Britain AD by Francis Pryor

41jz6dej8wl-_sx326_bo1204203200_Subtitled ‘A Quest for Arthur, England and the Anglo-Saxons’, this is thankfully much more than a rehash of Arthurian myths or Anglo-Saxon aggrandisement.  The veteran archaeologist looks at the period from the end of Roman rule to the Anglo-Saxon invasion and tackles parts of the popular view.  In brief, through his archaeological work he finds sites with a continuity that seems to call into question the idea of a huge Saxon invasion.

There are a few problems with this argument – language being the main one; if there was such continuity in population, then why does English have so few words from its Celtic predecessors?  There are also a few potential issues with the style of the book: it is short, but dry and occasionally unfocused – digressions onto anecdotes from Pryor’s early career on dig sites are enjoyable; digressions onto the history of Arthurian myth actually feel tacked on to the main thrust of the book.

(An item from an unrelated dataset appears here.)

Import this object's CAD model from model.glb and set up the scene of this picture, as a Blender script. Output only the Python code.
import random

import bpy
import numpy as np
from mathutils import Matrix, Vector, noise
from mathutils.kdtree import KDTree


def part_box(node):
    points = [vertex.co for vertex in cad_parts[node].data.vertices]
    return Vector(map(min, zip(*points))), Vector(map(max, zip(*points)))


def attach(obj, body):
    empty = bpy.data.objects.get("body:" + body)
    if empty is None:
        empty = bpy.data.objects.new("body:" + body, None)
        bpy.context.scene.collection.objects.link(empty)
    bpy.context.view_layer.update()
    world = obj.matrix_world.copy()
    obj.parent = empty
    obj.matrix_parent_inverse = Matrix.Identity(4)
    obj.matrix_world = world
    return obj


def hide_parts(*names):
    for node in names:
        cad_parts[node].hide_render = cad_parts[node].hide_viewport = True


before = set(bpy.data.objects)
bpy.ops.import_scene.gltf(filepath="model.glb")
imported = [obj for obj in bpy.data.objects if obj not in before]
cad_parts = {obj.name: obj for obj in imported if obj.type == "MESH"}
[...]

Although this book certainly doesn’t tell the whole story, it is an interesting read and often thought provoking.  Pryor uses his experience to offer some speculative arguments, but these feel grounded and plausible (compared to Neil Faulkner, who got a bit carried away on the same topic).  I’d be keen to read his other work (I believe Britain BC offers similar arguments for the Celtic era invasions), or more books that shed light on early British history.

NB/ I believe there was a TV series of the same name in 2004; I have not yet seen it.

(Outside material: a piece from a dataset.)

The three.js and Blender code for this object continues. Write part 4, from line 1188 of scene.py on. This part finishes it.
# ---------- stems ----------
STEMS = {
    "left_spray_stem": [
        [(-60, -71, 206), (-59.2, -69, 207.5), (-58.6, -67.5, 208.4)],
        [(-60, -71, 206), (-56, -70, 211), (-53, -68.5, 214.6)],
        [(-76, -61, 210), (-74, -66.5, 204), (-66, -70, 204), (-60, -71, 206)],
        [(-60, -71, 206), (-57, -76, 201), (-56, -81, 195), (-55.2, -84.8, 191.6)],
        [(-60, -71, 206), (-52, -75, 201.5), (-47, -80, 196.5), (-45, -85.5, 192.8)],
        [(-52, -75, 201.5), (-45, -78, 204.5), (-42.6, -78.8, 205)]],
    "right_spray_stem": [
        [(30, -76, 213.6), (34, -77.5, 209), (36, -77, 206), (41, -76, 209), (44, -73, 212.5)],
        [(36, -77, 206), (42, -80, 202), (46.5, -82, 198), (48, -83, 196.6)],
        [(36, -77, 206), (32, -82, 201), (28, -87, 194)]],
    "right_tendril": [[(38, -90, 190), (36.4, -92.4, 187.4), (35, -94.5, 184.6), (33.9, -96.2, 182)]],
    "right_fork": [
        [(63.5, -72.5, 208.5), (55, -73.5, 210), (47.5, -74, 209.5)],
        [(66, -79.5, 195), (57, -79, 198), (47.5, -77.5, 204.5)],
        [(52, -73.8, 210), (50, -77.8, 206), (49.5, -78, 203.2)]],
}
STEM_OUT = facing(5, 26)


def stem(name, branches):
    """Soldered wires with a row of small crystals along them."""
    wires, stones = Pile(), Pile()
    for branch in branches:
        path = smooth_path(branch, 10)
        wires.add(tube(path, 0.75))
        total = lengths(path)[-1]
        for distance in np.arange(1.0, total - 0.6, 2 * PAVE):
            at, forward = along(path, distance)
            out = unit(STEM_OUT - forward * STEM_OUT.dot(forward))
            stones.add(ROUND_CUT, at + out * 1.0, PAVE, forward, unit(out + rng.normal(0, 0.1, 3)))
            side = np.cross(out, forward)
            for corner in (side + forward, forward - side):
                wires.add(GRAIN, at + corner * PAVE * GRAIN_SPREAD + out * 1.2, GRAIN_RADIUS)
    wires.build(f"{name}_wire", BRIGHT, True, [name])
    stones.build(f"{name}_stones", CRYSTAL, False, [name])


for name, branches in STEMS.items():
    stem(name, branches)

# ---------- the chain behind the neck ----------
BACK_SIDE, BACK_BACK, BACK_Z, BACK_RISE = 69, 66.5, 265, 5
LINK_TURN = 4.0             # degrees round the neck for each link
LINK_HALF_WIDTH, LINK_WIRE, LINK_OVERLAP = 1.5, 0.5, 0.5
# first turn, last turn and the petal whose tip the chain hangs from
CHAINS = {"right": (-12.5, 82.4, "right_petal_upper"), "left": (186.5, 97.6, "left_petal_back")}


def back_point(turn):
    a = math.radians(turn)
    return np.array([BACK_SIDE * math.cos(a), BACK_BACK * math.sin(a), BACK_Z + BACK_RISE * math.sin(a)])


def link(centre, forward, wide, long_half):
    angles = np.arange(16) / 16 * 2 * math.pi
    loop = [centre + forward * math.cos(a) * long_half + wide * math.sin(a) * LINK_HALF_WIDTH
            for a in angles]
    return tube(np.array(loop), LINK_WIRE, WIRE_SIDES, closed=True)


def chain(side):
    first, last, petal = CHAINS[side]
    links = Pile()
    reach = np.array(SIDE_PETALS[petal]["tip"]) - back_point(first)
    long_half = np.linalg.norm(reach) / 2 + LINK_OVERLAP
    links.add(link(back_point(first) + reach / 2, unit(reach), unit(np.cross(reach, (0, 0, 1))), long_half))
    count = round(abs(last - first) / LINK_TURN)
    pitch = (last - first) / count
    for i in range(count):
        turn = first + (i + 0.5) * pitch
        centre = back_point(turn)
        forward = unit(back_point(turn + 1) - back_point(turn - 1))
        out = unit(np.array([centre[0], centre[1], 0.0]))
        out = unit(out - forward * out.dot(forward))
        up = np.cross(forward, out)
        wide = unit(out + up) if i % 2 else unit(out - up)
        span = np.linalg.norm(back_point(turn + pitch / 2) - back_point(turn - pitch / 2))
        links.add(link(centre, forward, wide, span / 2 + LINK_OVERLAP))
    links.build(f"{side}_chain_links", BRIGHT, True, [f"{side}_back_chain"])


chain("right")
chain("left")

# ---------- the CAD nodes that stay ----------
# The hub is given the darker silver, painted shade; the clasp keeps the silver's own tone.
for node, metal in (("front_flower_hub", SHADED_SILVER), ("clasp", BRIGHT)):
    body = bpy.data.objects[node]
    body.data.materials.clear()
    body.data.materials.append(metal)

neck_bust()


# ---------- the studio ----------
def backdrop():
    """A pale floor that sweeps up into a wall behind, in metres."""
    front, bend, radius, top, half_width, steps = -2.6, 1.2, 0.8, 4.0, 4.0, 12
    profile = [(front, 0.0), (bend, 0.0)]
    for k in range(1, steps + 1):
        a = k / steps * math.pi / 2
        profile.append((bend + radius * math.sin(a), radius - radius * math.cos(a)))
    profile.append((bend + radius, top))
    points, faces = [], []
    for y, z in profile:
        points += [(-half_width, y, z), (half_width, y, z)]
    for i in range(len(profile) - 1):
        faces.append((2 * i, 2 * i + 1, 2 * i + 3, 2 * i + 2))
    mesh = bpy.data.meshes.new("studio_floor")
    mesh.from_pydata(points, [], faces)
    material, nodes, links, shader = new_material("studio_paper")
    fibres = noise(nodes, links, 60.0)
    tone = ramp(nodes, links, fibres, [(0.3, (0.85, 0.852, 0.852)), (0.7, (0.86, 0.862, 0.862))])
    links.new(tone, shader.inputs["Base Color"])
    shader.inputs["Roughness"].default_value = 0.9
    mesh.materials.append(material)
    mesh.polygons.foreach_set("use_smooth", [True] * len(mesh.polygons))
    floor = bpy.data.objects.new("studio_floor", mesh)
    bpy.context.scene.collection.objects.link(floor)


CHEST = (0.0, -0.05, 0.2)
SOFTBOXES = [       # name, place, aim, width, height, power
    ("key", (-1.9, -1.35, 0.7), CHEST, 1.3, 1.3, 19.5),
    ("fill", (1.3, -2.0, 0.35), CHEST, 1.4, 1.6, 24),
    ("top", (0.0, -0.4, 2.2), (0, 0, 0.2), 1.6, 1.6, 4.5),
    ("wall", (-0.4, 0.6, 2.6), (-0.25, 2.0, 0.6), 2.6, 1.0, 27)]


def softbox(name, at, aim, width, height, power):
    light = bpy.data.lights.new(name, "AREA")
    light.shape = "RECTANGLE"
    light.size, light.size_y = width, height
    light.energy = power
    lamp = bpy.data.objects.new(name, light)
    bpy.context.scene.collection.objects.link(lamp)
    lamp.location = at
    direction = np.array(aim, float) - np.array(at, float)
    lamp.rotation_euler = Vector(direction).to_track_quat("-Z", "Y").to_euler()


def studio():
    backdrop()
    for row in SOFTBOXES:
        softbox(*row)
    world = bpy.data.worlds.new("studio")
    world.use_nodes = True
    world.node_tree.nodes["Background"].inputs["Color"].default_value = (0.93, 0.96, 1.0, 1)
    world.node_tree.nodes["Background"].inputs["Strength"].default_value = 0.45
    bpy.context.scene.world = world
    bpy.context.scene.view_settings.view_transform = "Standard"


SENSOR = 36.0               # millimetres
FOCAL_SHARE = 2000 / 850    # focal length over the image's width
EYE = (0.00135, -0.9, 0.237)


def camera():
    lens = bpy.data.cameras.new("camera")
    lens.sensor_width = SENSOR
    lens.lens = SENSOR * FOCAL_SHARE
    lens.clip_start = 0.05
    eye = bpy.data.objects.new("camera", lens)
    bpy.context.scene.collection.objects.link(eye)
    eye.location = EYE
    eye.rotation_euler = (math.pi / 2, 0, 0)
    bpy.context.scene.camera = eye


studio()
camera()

The Ancient Paths by Graham Robb

I have previously enjoyed but been disappointed by Graham Robb‘s Discovery of France and Parisians. Discovery of France was more about the geography and identity of France than I had expected – in hindsight, it was inevitable for a country with such strong regional identity. Parisians told the history of Paris through a series of short stories. It was an interesting approach, but many of the stories weren’t that compelling in themselves.

With The Ancient Paths, I looked before I leaped and was a bit worried by what I found. A startling theory about the wisdom of the druids, discovered by Robb taking a map and drawing straight lines between Celtic sites? He insists it’s not like Ley Lines? One for the library then!

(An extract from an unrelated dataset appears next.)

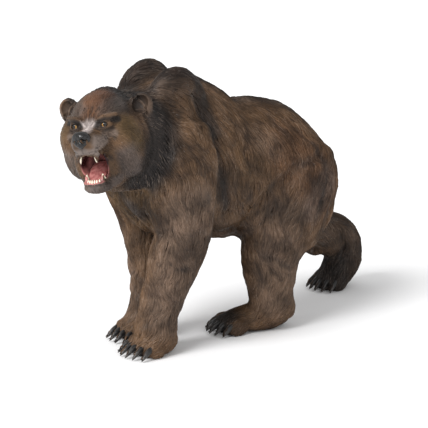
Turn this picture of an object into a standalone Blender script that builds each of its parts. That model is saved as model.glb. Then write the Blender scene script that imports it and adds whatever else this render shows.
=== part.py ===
"""Painted plastic figure of a cave bear that strides and roars.

Metres, +Z up. The bear faces -X and its left side is towards -Y. The origin is on the floor,
under the middle of the figure's box. The sizes below are millimetres on a figure 160 mm long,
measured from the floor under the near forepaw until the finished parts are moved to the origin.
The body is fused from plain forms into one hide, then parted by thin cuts into its named parts.
"""

import math

import bmesh
import bpy
from mathutils import Euler, Matrix, Vector

FIGURE_LENGTH = 0.160  # claws to trailing heel
UNIT = FIGURE_LENGTH / 160.0
GAP = 0.3  # between parts that touch
SHARP_ANGLE = math.radians(40)

SIDES = 24  # of a form of the body
MOUTH_SIDES = 20
SMALL_SIDES = 14  # of an eye, a small hollow or the tongue
RINGS_PER_STATION = 4
HIDE_VOXEL = 0.6  # grain of the fused hide
HIDE_SMOOTHING = 8
HIDE_TRIANGLES = 6000
DETAIL_REACH = 26.0  # the hide within this distance of the head's middle is thinned less
DETAIL_SHARE = 0.55

# Heights above the floor
HUMP_TOP = 96.0
HIP_TOP = 78.5
BELLY = 33.5

# Trunk, from the chest to the rump: x, top, bottom, half width
TRUNK = (
    (-6.0, 74.0, 56.0, 7.0),
    (-2.5, 84.0, 48.0, 14.5),
    (5.0, HUMP_TOP - 4.0, 42.0, 19.5),
    (14.0, HUMP_TOP - 1.8, 38.0, 21.0),
    (25.0, HUMP_TOP - 6.4, 35.0, 21.0),
    (37.0, HUMP_TOP - 13.0, BELLY, 21.5),
    (50.0, HIP_TOP + 3.5, BELLY - 0.5, 22.0),
    (63.0, HIP_TOP + 0.3, BELLY + 1.0, 21.0),
    (75.0, HIP_TOP - 8.3, BELLY + 4.0, 18.0),
    (85.0, HIP_TOP - 18.0, BELLY + 8.0, 12.5),
    (90.5, HIP_TOP - 27.0, BELLY + 13.0, 6.0),
)
TRUNK_WIDEST = 0.42  # share of the section's height at which it is widest
SPINE_PEAK = 1.35  # 1 is a round back, more is a narrower ridge

# Neck, from inside the trunk to inside the skull: centre, half width, over and under
NECK = (
    ((14.0, 0.0, 74.0), 17.0, 18.0, 18.0),
    ((3.0, -1.0, 74.0), 17.0, 17.0, 17.0),
    ((-6.0, -3.5, 73.5), 16.0, 16.5, 17.0),
    ((-14.0, -5.5, 74.0), 13.5, 14.5, 16.0),
)

# Shoulder blades, which stand above the spine with a valley between them: centre, radii, turn
BLADES = (
    ((9.8, -8.0, 79.8), (13.2, 7.5, 17.8), (0, 10, 0)),
    ((12.2, 9.0, 80.2), (13.6, 7.5, 17.8), (0, 10, 0)),
)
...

His theory is that the Celts located their cities and built roads along lines of meridian and solstice, often at significant intervals.  He also looks at Celtic buildings and art and traces their shapes within solar inspired geometry.  These feats would required more scientific knowledge than they are usually credited with, and Robb is eager to give them that credit (possibly too eager!).  Robb shows his working throughout and has clearly put a lot of effort in, sometimes cycling long distances to visit sites of interest.  Unfortunately, it doesn’t sit well for me.  There are too many things that could easily be coincidence; too much complexity in drawing it together.  It’s all a bit psuedo-science.

In presenting his theory, however, he tells the history of the Celts and their defeat and assimilation by Rome.  There is a lot to like here, Robb is a good writer and the story of Caesar’s Gallic Wars and various Celtic migrations are told well.  He also gives compelling descriptions of visiting these sites in the modern day.  These do give a hint at a complex civilization that has perhaps been unfairly tarnished as “barbarians”, but perhaps Robb should have stopped there.